I have read several books—some of them fairly new—by big names in the beer world and I thought them either not at all worth the paper they were printed on; there are more older books that fit in that category, thankfully. I gave them a low rating in Goodreads and moved on without writing a review. I do not believe in the “If you don’t have something nice to say …” school of thought but I also see little reason to be an ass for the fun of it. I get excitable enough, which turns me into something of an ass on occasion, that I do not need to pursue it as hobby.

Besides, I have too many outstanding reviews still to be written for books that I do want to recommend to bother writing reviews for ones I find lacking.

I apologize if I failed to pull apart some of these issues but they did not seem particularly pertinent to me in my thinking on the role of beer books at the time I was writing my post. That does not mean they couldn’t have, and maybe should have been, included; or, I could have been clearer about what I was recommending and what I was not. But that was also not my point.

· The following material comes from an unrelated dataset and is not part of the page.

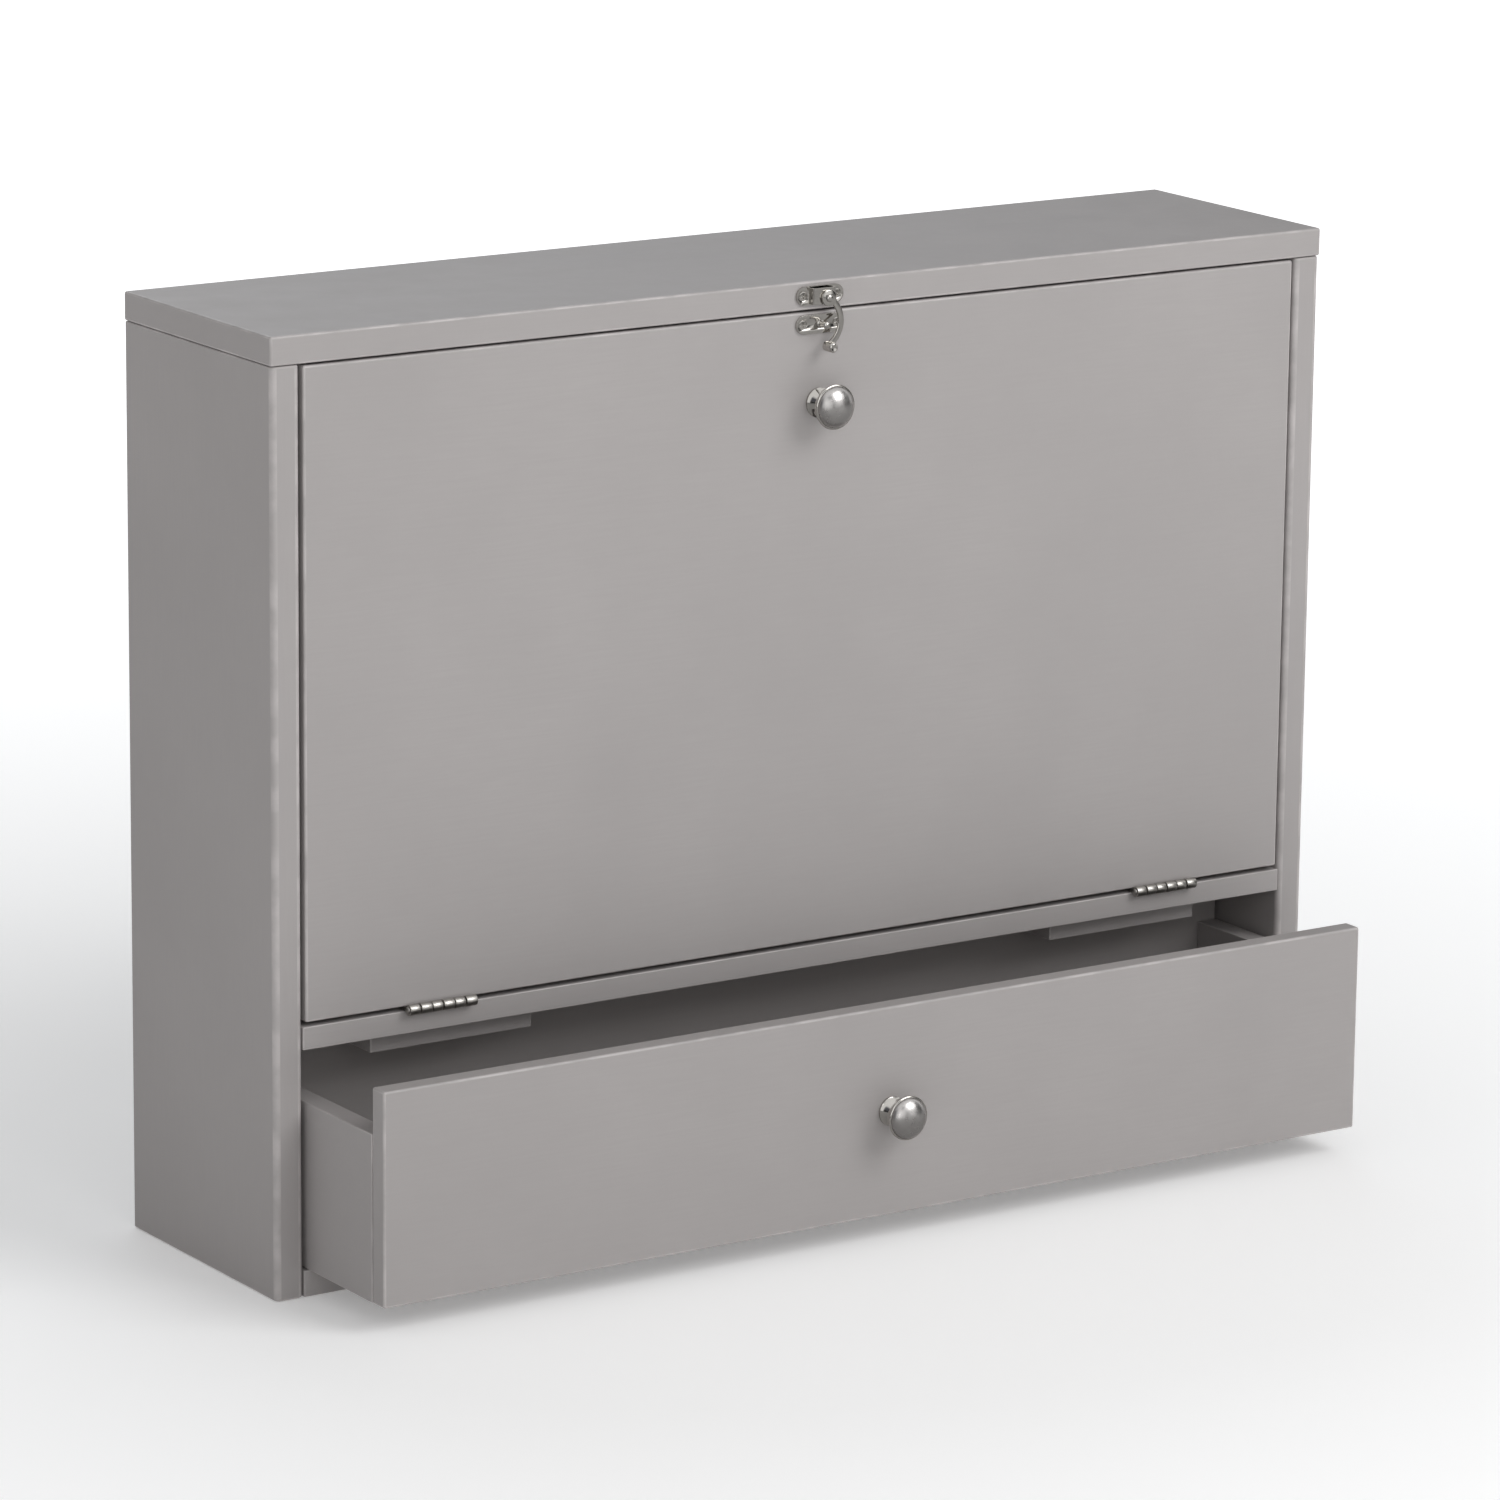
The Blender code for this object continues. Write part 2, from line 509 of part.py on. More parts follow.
def build_hook(bridge_y):
    """The rivet, and the hook that turns on it: an eye, an arm bent round the post, and a finger knob."""
    x, z = HOOK_PIVOT
    back = bridge_y - HOOK_CLEAR
    front = back - HOOK_T
    under_head = 0.2 * MM
    tail = under_head + HOOK_T + HOOK_CLEAR + SHEET_T + under_head
    rivet = [(0, RIVET_DOME), (RIVET_HEAD_R * 0.6, RIVET_DOME - 0.15 * MM), (RIVET_HEAD_R, 0), (RIVET_R, 0),
             (RIVET_R, -tail), (RIVET_HEAD_R, -tail), (RIVET_HEAD_R, -tail - 0.7 * MM), (0, -tail - 0.7 * MM)]
    turned("latch_rivet", rivet, (x, front - under_head, z), (0, -1, 0), NICKEL)

    axis = joint_empty("latch_hook_axis", (x, back, z))
    cx, cz = x + HOOK_ARC_CENTRE[0], z + HOOK_ARC_CENTRE[1]
    radius = math.hypot(*HOOK_ARC_CENTRE)
    start = math.degrees(math.atan2(-HOOK_ARC_CENTRE[1], -HOOK_ARC_CENTRE[0]))
    angles = [math.radians(start + (HOOK_ARC_END - start) * i / HOOK_ARC_STEPS) for i in range(HOOK_ARC_STEPS + 1)]
    outline = [(cx + r * math.cos(a), cz + r * math.sin(a))
               for r, order in ((radius + HOOK_ARM_W / 2, angles), (radius - HOOK_ARM_W / 2, angles[::-1]))
               for a in order]
    arm = plate(bmesh.new(), outline, front + 0.05 * MM, back - 0.05 * MM)
    hook = to_object("latch_hook", arm, NICKEL, axis, (x, back, z))
    ends = rod(bmesh.new(), (x, front, z), (0, 1, 0), HOOK_EYE_R, HOOK_T)
    finger = [(0, FINGER_L), (FINGER_R - 0.5 * MM, FINGER_L), (FINGER_R, FINGER_L - 0.5 * MM), (FINGER_R, 0), (0, 0)]
    finger_at = (cx + radius * math.cos(angles[-1]), back, cz + radius * math.sin(angles[-1]))
    turned_into(ends, finger, finger_at, (0, -1, 0))
    join(hook, ends, "eye_and_finger")
    cut(hook, rod(bmesh.new(), (x, front - THROUGH, z), (0, 1, 0), RIVET_R + RUNNING, HOOK_T + 2 * THROUGH), "eye")


def build_catch(door, door_axis):
    """The plate on the drop front and the post that the hook closes round."""
    catch, holes = latch_plate("catch_plate", CATCH_Z, door, door_axis)
    rod(holes, (POST_X, FITTING_Y - LATCH_T - THROUGH, CATCH_Z), (0, 1, 0), POST_TAIL_R + RUNNING,
        LATCH_T + 2 * THROUGH)
    cut(catch, holes, "screw_and_post_holes")
    foot = LATCH_T + 0.2 * MM
    post = [(0, POST_L), (POST_HEAD_R * 0.6, POST_L - 0.25 * MM), (POST_HEAD_R, POST_L - 1 * MM),
            (POST_HEAD_R, POST_L - 1.6 * MM), (POST_R, POST_L - 2 * MM), (POST_R, foot), (POST_TAIL_R, foot),
            (POST_TAIL_R, -POST_TAIL_L), (0, -POST_TAIL_L)]
    turned("catch_post", post, (POST_X, FITTING_Y, CATCH_Z), (0, -1, 0), NICKEL, door_axis)
    tail_hole = rod(bmesh.new(), (POST_X, FITTING_Y - THROUGH, CATCH_Z), (0, 1, 0), POST_TAIL_R + SCREW_CLEAR,
                    POST_TAIL_L + THROUGH + SCREW_END_CLEAR)
    cut(door, tail_hole, "post_hole")


# ---------------------------------------------------------------- stays

def stay_link(name, x, start, end, parent):
    """A flat bar with round ends and a hole at each end, between two pivots given as (y, z)."""
    (y0, z0), (y1, z1) = start, end
    length = math.hypot(y1 - y0, z1 - z0)
    along = Vector((0, (y1 - y0) / length, (z1 - z0) / length))
    across = Vector((0, -along.z, along.y))
    bm = bmesh.new()
    near, far = [], []
    for u, v in obround(length / 2, 0, length + STAY_W, STAY_W, steps=8):
        point = Vector((0, y0, z0)) + along * u + across * v
        near.append(bm.verts.new(point + Vector((x, 0, 0))))
        far.append(bm.verts.new(point + Vector((x + STAY_T, 0, 0))))
    bm.faces.new(near)
    bm.faces.new(far[::-1])
    for i in range(len(near)):
        j = (i + 1) % len(near)
        bm.faces.new((near[i], far[i], far[j], near[j]))
    link = to_object(name, bm, STEEL, parent, (x, y0, z0))
    holes = bmesh.new()
    for y, z in (start, end):
        rod(holes, (x - THROUGH, y, z), (1, 0, 0), STAY_STUD_R + RUNNING, STAY_T + 2 * THROUGH)
    cut(link, holes, "pivot_holes")


def stud(bm, x, pivot, side):
    """Add a headed stud that starts inside its plate, at x, and carries one link on the given side."""
    grip = STAY_PLATE_T / 2 + STAY_T + 1.6 * STAY_LAYER_GAP
    profile = [(0, 0), (STAY_STUD_R, 0), (STAY_STUD_R, grip), (STAY_HEAD_R, grip),
               (STAY_HEAD_R, grip + STAY_HEAD_H), (0, grip + STAY_HEAD_H + 0.2 * MM)]
    return turned_into(bm, profile, (x, *pivot), (side, 0, 0))


def build_wall_plate(word, side, wall, pivot):
    """The plate that is screwed inside a side of the case; its stud carries the rear link."""
    y, z = pivot
    inner_x = side * (wall - STAY_PLATE_T)
    bm = bmesh.new()
    add_box(bm, (side * wall, y - WALL_PLATE_L / 2, z - WALL_PLATE_H / 2),
            (inner_x, y + WALL_PLATE_L / 2, z + WALL_PLATE_H / 2))
    made = to_object(f"{word}_stay_wall_plate", bm, STEEL, None, (side * wall, y, z))
    spots = [(inner_x, y, z + up * WALL_PLATE_SCREW_UP) for up in (-1, 1)]
    holes = plate_screws(f"{word}_stay_wall", spots, (side, 0, 0), bpy.data.objects[f"{word}_side"])
    cut(made, holes, "screw_holes")
    join(made, stud(bmesh.new(), side * (wall - STAY_PLATE_T / 2), pivot, -side), "stud")


def build_door_bracket(word, side, ear, pivot, door, door_axis):
    """The angle bracket that is screwed behind the drop front; its stud carries the front link."""
    y, z = pivot
    door_face = FRONT_Y + DOOR_T + SEAM / 3
    half = BRACKET_H / 2
    bm = bmesh.new()
    add_box(bm, (side * ear, door_face, z - half), (side * (ear + STAY_PLATE_T), y + BRACKET_PAST_STUD, z + half))
    made = to_object(f"{word}_stay_door_bracket", bm, STEEL, door_axis, (side * ear, door_face, z))
    foot = bmesh.new()
    add_box(foot, (side * (ear + STAY_PLATE_T / 2), door_face, z - half),
            (side * (ear - BRACKET_FOOT), door_face + STAY_PLATE_T, z + half))
    stud(foot, side * (ear + STAY_PLATE_T / 2), pivot, side)
    join(made, foot, "foot_and_stud")
    spots = [(side * (ear - BRACKET_SCREW_IN), door_face + STAY_PLATE_T, z + up * BRACKET_SCREW_UP) for up in (-1, 1)]
    cut(made, plate_screws(f"{word}_stay_door", spots, (0, -1, 0), door, door_axis), "screw_holes")


def build_stays(door, door_axis):
    """A two-link folding stay at each side of the writing flap."""
    back, up = STAY_CABINET_PIVOT
    door_back, door_up = STAY_DOOR_PIVOT
    cabinet_pivot = (PIN_Y + back, PIN_Z + up)
    door_pivot = (PIN_Y + door_back, PIN_Z + door_up)
    elbow = (PIN_Y + back + door_back, PIN_Z + up + door_up)
    wall = INNER_X - SEAM / 3
    rear_x = wall - STAY_PLATE_T - STAY_LAYER_GAP - STAY_T
    front_x = rear_x - STAY_LAYER_GAP - STAY_T
    ear = front_x - STAY_LAYER_GAP - STAY_PLATE_T
    rivet_clear = STAY_LAYER_GAP / 2
    grip = 2 * STAY_T + STAY_LAYER_GAP + 2 * rivet_clear
    rivet = [(0, -0.6 * MM), (STAY_HEAD_R, -0.4 * MM), (STAY_HEAD_R, 0), (STAY_STUD_R, 0), (STAY_STUD_R, grip),
             (STAY_HEAD_R, grip), (STAY_HEAD_R, grip + 0.4 * MM), (0, grip + 0.6 * MM)]
    for side, word in ((-1, "left"), (1, "right")):
        build_wall_plate(word, side, wall, cabinet_pivot)
        build_door_bracket(word, side, ear, door_pivot, door, door_axis)
        rear_axis = joint_empty(f"{word}_stay_rear_axis", (side * rear_x, *cabinet_pivot))
        front_axis = joint_empty(f"{word}_stay_front_axis", (side * front_x, *door_pivot))
        for name, x, start, axis in (("rear", rear_x, cabinet_pivot, rear_axis),
                                     ("front", front_x, door_pivot, front_axis)):
            stay_link(f"{word}_stay_{name}_link", x if side > 0 else -x - STAY_T, start, elbow, axis)
        turned(f"{word}_stay_elbow_rivet", rivet, (side * (rear_x + STAY_T + rivet_clear), *elbow), (-side, 0, 0),
               STEEL, rear_axis)


# ---------------------------------------------------------------- moving pieces

def build_drop_front(axis):
    return board("drop_front_panel", (-DOOR_HALF, FRONT_Y, DOOR_BOTTOM), (DOOR_HALF, FRONT_Y + DOOR_T, DOOR_TOP),
                 EASED_EDGE, parent=axis)


def build_drawer():
    """An open-topped box; its tall back meets the hinge blocks and keeps it from being pulled right out."""
    slide = joint_empty("drawer_slide", (0, DRAWER_FRONT_Y, DRAWER_Z))
    top = DRAWER_Z + DRAWER_FRONT_H
    front_back = DRAWER_FRONT_Y + DRAWER_FRONT_T
    back_front = DRAWER_BACK_Y - DRAWER_WALL_T
    front = board("drawer_front", (-DRAWER_HALF, DRAWER_FRONT_Y, DRAWER_Z), (DRAWER_HALF, front_back, top),
                  EASED_EDGE, parent=slide)
    walls = [front]
    for side, word in ((-1, "left"), (1, "right")):
        outer, inner = side * DRAWER_HALF, side * (DRAWER_HALF - DRAWER_WALL_T)
        walls.append(board(f"drawer_{word}_side", (min(outer, inner), front_back + SEAM, DRAWER_Z),
                           (max(outer, inner), back_front - SEAM, DRAWER_Z + DRAWER_SIDE_H), parent=slide))
    walls.append(board("drawer_back", (-DRAWER_HALF, back_front, DRAWER_Z), (DRAWER_HALF, DRAWER_BACK_Y, top),
                       parent=slide))
    half = DRAWER_HALF - DRAWER_WALL_T + GROOVE_DEPTH
    floor = DRAWER_Z + DRAWER_BOTTOM_LIFT
    lo = Vector((-half, front_back - GROOVE_DEPTH, floor))
    hi = Vector((half, back_front + GROOVE_DEPTH, floor + DRAWER_BOTTOM_T))
    room = Vector((GROOVE_CLEAR, GROOVE_CLEAR, GROOVE_CLEAR))
    for wall in walls:
        groove = bmesh.new()
        add_box(groove, lo - room, hi + room)
        cut(wall, groove, "bottom_groove")
    board("drawer_bottom", lo, hi, 0.2 * MM, parent=slide, segments=1)
    build_knob("drawer_knob", DRAWER_FRONT_Y, DRAWER_KNOB_Z, DRAWER_FRONT_T, front, slide)


def main():
    clear_file()
    build_cabinet()
    door_axis = joint_empty("drop_front_axis", (0, PIN_Y, PIN_Z))
    door = build_drop_front(door_axis)
    build_hinges(bpy.data.objects["fixed_shelf"], door, door_axis)
    build_knob("drop_front_knob", FRONT_Y, DOOR_KNOB_Z, DOOR_T, door, door_axis)
    build_hook(build_bridge(bpy.data.objects["top_panel"]))
    build_catch(door, door_axis)
    build_stays(door, door_axis)
    build_drawer()
    bpy.context.view_layer.update()


main()
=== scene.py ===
"""Looks of a painted wall-mounted secretary desk with nickel fittings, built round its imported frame.

Every piece takes its place from a node of the frame and is modelled with Blender's own tools: a primitive at its
size and place, shaped in edit mode, and finished with modifiers. Lengths are metres, +Z is up, -Y is the front."""

from __future__ import annotations

import json
import logging
import math
from collections.abc import Callable
from dataclasses import dataclass
from enum import Enum

import bpy
from mathutils import Matrix, Vector

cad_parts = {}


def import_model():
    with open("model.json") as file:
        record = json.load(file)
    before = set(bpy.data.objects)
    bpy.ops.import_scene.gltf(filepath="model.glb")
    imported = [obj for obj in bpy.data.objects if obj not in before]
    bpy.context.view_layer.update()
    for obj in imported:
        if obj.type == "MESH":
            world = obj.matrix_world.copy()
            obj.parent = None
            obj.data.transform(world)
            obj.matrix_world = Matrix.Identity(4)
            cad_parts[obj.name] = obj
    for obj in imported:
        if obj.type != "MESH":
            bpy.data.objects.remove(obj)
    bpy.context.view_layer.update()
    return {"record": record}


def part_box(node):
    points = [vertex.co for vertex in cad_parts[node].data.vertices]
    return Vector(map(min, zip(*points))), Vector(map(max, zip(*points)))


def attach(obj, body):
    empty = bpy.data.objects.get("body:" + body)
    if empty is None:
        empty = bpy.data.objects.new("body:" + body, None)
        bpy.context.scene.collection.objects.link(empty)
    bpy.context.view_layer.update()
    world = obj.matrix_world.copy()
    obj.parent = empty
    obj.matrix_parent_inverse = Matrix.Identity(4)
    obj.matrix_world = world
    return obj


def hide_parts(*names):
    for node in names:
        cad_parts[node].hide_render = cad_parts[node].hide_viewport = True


MM = 0.001
LOG = logging.getLogger("desk")
Colour = tuple[float, float, float]
Point = tuple[float, float, float]


class Body(Enum):
    """The rigid bodies that pieces move with."""

    CABINET = "cabinet"
    DROP_FRONT = "drop_front"
    HOOK = "latch_hook"
    DRAWER = "drawer"
    LEFT_STAY_REAR = "left_stay_rear"
    LEFT_STAY_FRONT = "left_stay_front"
    RIGHT_STAY_REAR = "right_stay_rear"
    RIGHT_STAY_FRONT = "right_stay_front"

    @property
    def mirrored(self) -> Body:
        """The body that does the same on the right-hand side."""
        return Body(self.value.replace("left", "right"))


class Toward(Enum):
    """Directions that a turned piece can face."""

    FRONT = (0, -1, 0)
    BACK = (0, 1, 0)
    RIGHT = (1, 0, 0)
    LEFT = (-1, 0, 0)
    UP = (0, 0, 1)
    DOWN = (0, 0, -1)

    @property
    def vector(self) -> Vector:
        """The direction as a vector."""
        return Vector(self.value)


# ---------------------------------------------------------------- finishes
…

My point is that use of any particular book is up to the individual reader. And while we may or may not be privy to the specific failings of any given book, that too is a part of the context that we need to attempt to bring to it, even before reading sometimes. That is often difficult after reading it. Makes life a little less uncertain to say the least but you should regard pretty much all of your knowledge as potentially fallible and kept open to actual experience anyway.

To decide if a given book is relevant to your own purpose(s) is a critical, complex, and, yes, often fraught undertaking.

That was an awful lot of words to say that “mentions do not imply endorsement.”